Caso a expectativa dos investigadores se confirme, o inquérito será transferido da Justiça de primeira instância para o Supremo Tribunal Federal (STF), instituição que tem, entre suas atribuições, oficiar investigações relacionadas a pessoas com foro privilegiado, como é o caso do presidente do Senado.

Num primeiro passo, Buquer pedirá à Justiça Federal cópia dos diálogos gravados pela PF, na chamada Operação Boi Barrica, ano passado.

A partir daí, Buquer e o procurador Gustavo Velloso vão fazer nova análise dos trechos em que Sarney é mencionado. Mas a mudança de foco é dada como certa. Numa das conversas, Sarney afirma que vai conversar com Agaciel para acertar a nomeação do namorado da neta, que ocuparia a vaga de um meio-irmão de Beatriz.

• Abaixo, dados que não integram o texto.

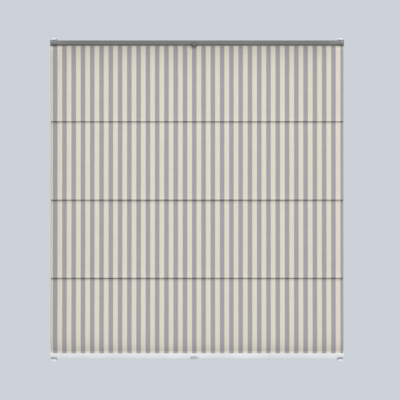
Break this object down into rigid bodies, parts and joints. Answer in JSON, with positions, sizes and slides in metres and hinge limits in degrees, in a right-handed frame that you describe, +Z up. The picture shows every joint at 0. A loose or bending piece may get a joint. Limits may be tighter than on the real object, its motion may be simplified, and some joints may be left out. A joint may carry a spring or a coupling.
{
  "type": "roman blind",
  "caption": "Striped roman blind clamped to a window sash, with a grey top rail and a white bottom rail that slide on tensioned guide cords.",
  "frame": {"origin": "middle of the sash's top edge, on the sash's front face", "axes": "+Z up, -Y to the room, which is the blind's front, +X to the right seen from the front"},
  "size_m": [1.18, 0.0633, 1.2974],
  "materials": {
    "cloth_grey": "woven matt",
    "cloth_cream": "woven matt",
    "rail_grey": "satin",
    "rail_white": "satin",
    "cap_grey": "moulded",
    "cap_white": "moulded",
    "bracket_white": "satin",
    "screw_steel": "zinc plated",
    "lock_brass": "turned",
    "cord_white": "braided",
    "brake_rubber": "matt",
    "pad_foam": "foam",
    "rod_white": "drawn fibre rod"
  },
  "bodies": {
    "root": {"bracket_top_left": "bracket_white", "bracket_top_right": "bracket_white", "bracket_bottom_left": "bracket_white", "bracket_bottom_right": "bracket_white", "pad_top_left": "pad_foam", "pad_top_right": "pad_foam", "pad_bottom_left": "pad_foam", "pad_bottom_right": "pad_foam", "clamp_screw_top_left": "screw_steel", "clamp_screw_top_right": "screw_steel", "clamp_screw_bottom_left": "screw_steel", "clamp_screw_bottom_right": "screw_steel", "tension_shoe_top_left": "cap_white", "tension_shoe_top_right": "cap_white", "tension_shoe_bottom_left": "cap_white", "tension_shoe_bottom_right": "cap_white", "cord_lock_top_left": "lock_brass", "cord_lock_top_right": "lock_brass", "cord_lock_bottom_left": "lock_brass", "cord_lock_bottom_right": "lock_brass", "tension_spring_left": "screw_steel", "tension_spring_right": "screw_steel", "guide_cord_left": "cord_white", "guide_cord_right": "cord_white"},
    "top_rail": {"top_rail": "rail_grey", "top_strip": "rod_white", "top_grip": "cap_grey", "top_cap_left": "cap_grey", "top_cap_right": "cap_grey", "top_brake_left": "brake_rubber", "top_brake_right": "brake_rubber", "cloth": "cloth_grey"},
    "bottom_rail": {"bottom_rail": "rail_white", "bottom_strip": "rod_white", "bottom_grip": "cap_white", "bottom_cap_left": "cap_white", "bottom_cap_right": "cap_white", "bottom_brake_left": "brake_rubber", "bottom_brake_right": "brake_rubber"},
    "batten_1": {"batten_1": "rod_white", "batten_1_guide_left": "cap_white", "batten_1_guide_right": "cap_white"},
    "batten_2": {"batten_2": "rod_white", "batten_2_guide_left": "cap_white", "batten_2_guide_right": "cap_white"},
    "batten_3": {"batten_3": "rod_white", "batten_3_guide_left": "cap_white", "batten_3_guide_right": "cap_white"}
  },
  "joints": [
    {"name": "top_rail_slide", "type": "slide", "parent": "root", "child": "top_rail", "axis": [0, 0, 1], "range_m": [-0.27, 0], "deforming": ["cloth"]},
    {"name": "bottom_rail_slide", "type": "slide", "parent": "root", "child": "bottom_rail", "axis": [0, 0, 1], "range_m": [0, 0.84], "deforming": ["cloth"]},
    {"name": "batten_1_slide", "type": "slide", "parent": "top_rail", "child": "batten_1", "axis": [0, 0, 1], "range_m": [0, 0.2748]},
    {"name": "batten_2_slide", "type": "slide", "parent": "top_rail", "child": "batten_2", "axis": [0, 0, 1], "range_m": [0, 0.5577]},
    {"name": "batten_3_slide", "type": "slide", "parent": "top_rail", "child": "batten_3", "axis": [0, 0, 1], "range_m": [0, 0.8405]}
  ],
  "couplings": [
    {"joint": "batten_1_slide", "follows": "bottom_rail_slide", "ratio": 0.32656},
    {"joint": "batten_2_slide", "follows": "bottom_rail_slide", "ratio": 0.66328},
    {"joint": "batten_3_slide", "follows": "bottom_rail_slide", "ratio": 1}
  ]
}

— A divulgação dos diálogos foi um tiro na investigação. Provavelmente o inquérito sobre atos secretos vai subir para o Supremo. Não há como não se fazer o vínculo entre o presidente do Senado e os atos secretos que estão sendo investigados — disse ao GLOBO uma autoridade que está acompanhando o caso de perto.

Transferência para STF atrasa apuração

A PF apontará formalmente os vínculos entre Sarney e os atos secretos a contragosto. Para investigadores do caso, a transferência do inquérito para o STF atrasará a apuração. Pela lei, depois de remetido ao STF, os autos terão que ser apreciados pelo procuradorgeral da República, Roberto Gurgel.

Caberá a ele decidir se os indícios são realmente suficientes para abrir inquérito contra Sarney e, com isso, manter as investigações no STF. No STF, as investigações criminais são, naturalmente, mais lentas que na primeira instância do Judiciário.

Desde o início das investigações, a PF vinha fazendo levantamentos sobre os responsáveis e os beneficiários dos atos secretos. O trabalho tinha como ponto de partida as investigações de uma comissão de sindicância do próprio Senado. Há duas semanas, Sarney enviou ofício pedindo que a PF apurasse as responsabilidades pelos atos secretos. A PF respondeu que o inquérito já estava aberto.